**The input**

►

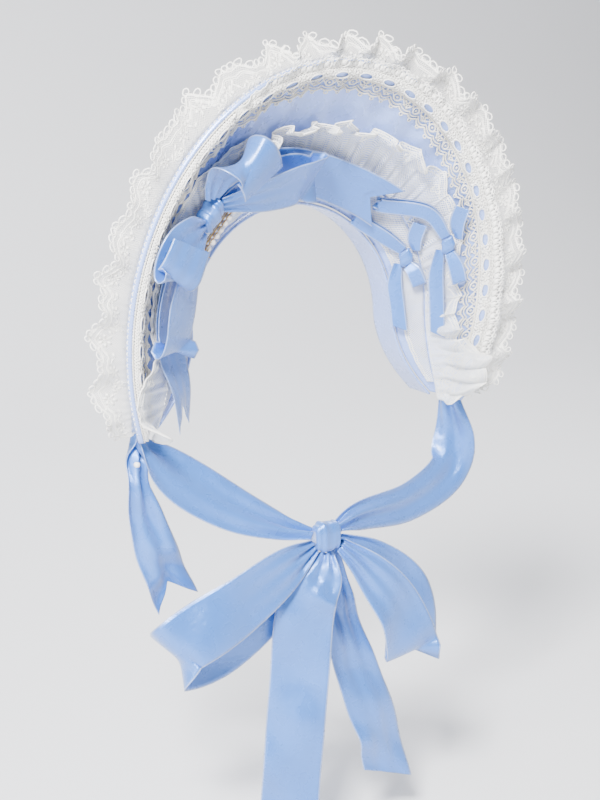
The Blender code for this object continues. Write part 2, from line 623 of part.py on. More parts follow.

◄
►

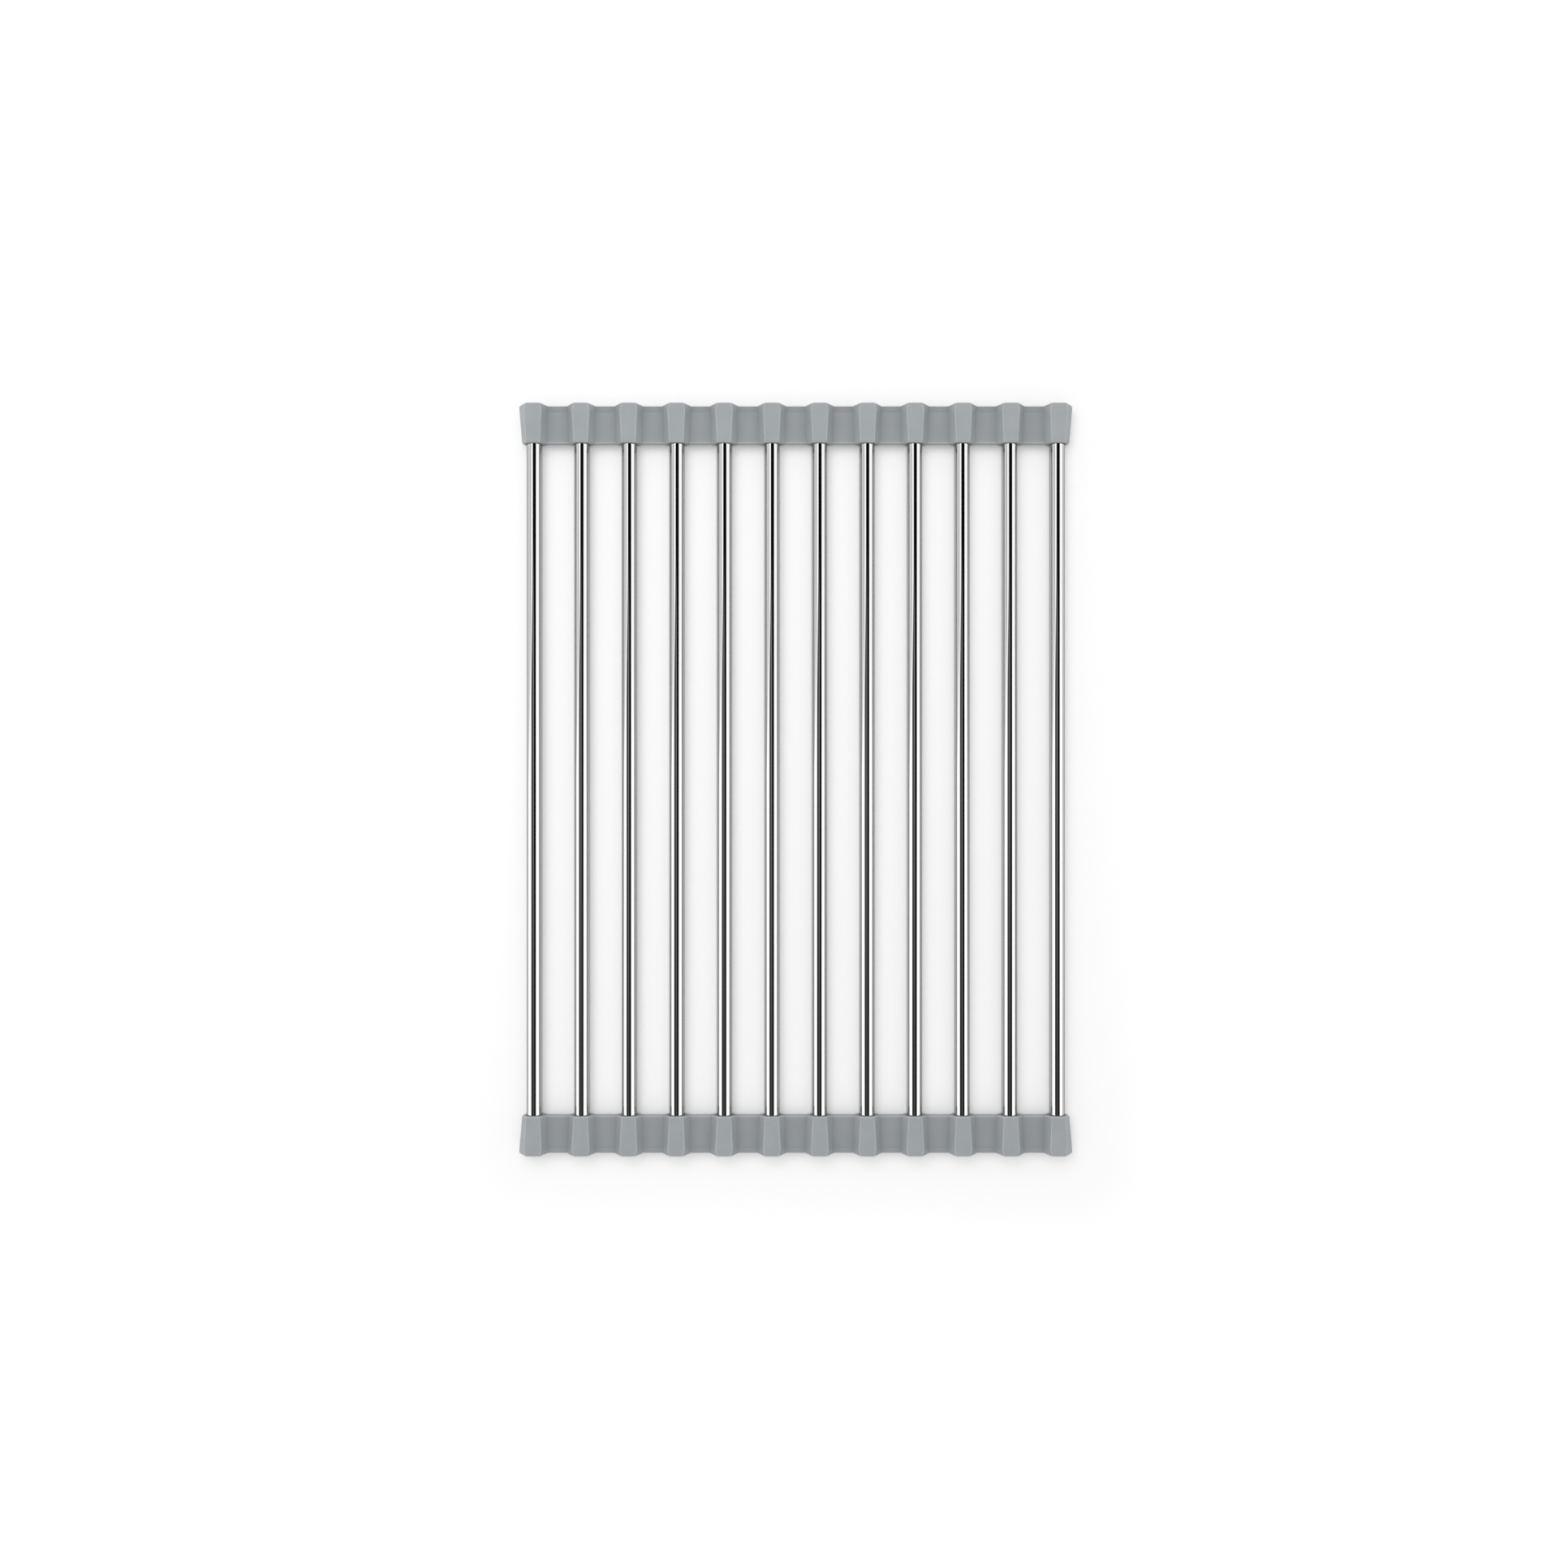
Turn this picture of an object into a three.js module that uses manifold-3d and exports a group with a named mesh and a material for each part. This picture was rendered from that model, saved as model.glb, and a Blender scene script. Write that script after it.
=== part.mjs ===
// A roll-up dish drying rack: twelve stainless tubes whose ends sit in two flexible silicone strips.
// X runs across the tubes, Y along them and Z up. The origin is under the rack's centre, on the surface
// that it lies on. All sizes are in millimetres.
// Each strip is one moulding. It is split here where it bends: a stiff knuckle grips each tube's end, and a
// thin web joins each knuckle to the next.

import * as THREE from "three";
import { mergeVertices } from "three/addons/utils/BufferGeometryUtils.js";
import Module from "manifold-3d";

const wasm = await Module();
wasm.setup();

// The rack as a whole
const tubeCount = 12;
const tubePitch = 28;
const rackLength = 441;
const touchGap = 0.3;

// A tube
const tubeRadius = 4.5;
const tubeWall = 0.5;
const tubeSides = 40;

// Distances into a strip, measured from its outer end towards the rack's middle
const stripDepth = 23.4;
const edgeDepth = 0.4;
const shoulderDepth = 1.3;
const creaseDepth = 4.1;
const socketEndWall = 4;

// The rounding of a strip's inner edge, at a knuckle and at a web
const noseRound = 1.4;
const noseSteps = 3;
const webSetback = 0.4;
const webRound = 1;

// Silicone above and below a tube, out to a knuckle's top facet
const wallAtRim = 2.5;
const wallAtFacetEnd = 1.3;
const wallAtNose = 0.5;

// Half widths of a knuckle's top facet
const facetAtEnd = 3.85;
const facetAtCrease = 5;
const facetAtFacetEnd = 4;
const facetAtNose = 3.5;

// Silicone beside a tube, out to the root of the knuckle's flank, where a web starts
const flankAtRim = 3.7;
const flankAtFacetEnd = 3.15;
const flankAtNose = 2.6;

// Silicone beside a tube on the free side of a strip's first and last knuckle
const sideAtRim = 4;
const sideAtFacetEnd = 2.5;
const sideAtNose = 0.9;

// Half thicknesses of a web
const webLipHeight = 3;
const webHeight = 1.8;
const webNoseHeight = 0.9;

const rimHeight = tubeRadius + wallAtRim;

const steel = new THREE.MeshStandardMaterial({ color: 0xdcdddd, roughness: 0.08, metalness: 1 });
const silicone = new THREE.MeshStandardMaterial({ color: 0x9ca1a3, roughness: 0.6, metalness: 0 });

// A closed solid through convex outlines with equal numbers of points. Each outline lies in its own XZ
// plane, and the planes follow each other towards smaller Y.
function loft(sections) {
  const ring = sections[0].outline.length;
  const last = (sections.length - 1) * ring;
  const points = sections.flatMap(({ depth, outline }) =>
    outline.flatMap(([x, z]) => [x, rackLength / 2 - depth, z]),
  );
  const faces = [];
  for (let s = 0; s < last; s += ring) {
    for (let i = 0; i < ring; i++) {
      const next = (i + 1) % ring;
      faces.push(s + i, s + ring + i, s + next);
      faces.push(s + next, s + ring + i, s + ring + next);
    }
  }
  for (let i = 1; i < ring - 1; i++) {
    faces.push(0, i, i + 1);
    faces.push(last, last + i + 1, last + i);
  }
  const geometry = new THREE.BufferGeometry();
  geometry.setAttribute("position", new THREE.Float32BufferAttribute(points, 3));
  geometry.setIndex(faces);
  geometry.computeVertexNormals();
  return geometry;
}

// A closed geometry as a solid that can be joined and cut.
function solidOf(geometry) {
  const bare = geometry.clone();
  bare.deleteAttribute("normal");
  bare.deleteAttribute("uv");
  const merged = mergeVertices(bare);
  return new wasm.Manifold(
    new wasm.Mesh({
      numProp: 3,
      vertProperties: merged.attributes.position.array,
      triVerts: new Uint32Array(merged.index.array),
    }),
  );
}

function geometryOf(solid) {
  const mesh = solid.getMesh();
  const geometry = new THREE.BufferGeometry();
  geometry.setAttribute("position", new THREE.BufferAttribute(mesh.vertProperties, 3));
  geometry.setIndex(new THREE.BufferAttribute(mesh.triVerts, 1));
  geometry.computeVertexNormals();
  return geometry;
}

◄

**Directions for this task**
Provide solely the number of lines in the data that include the word "into".

**Task output**
2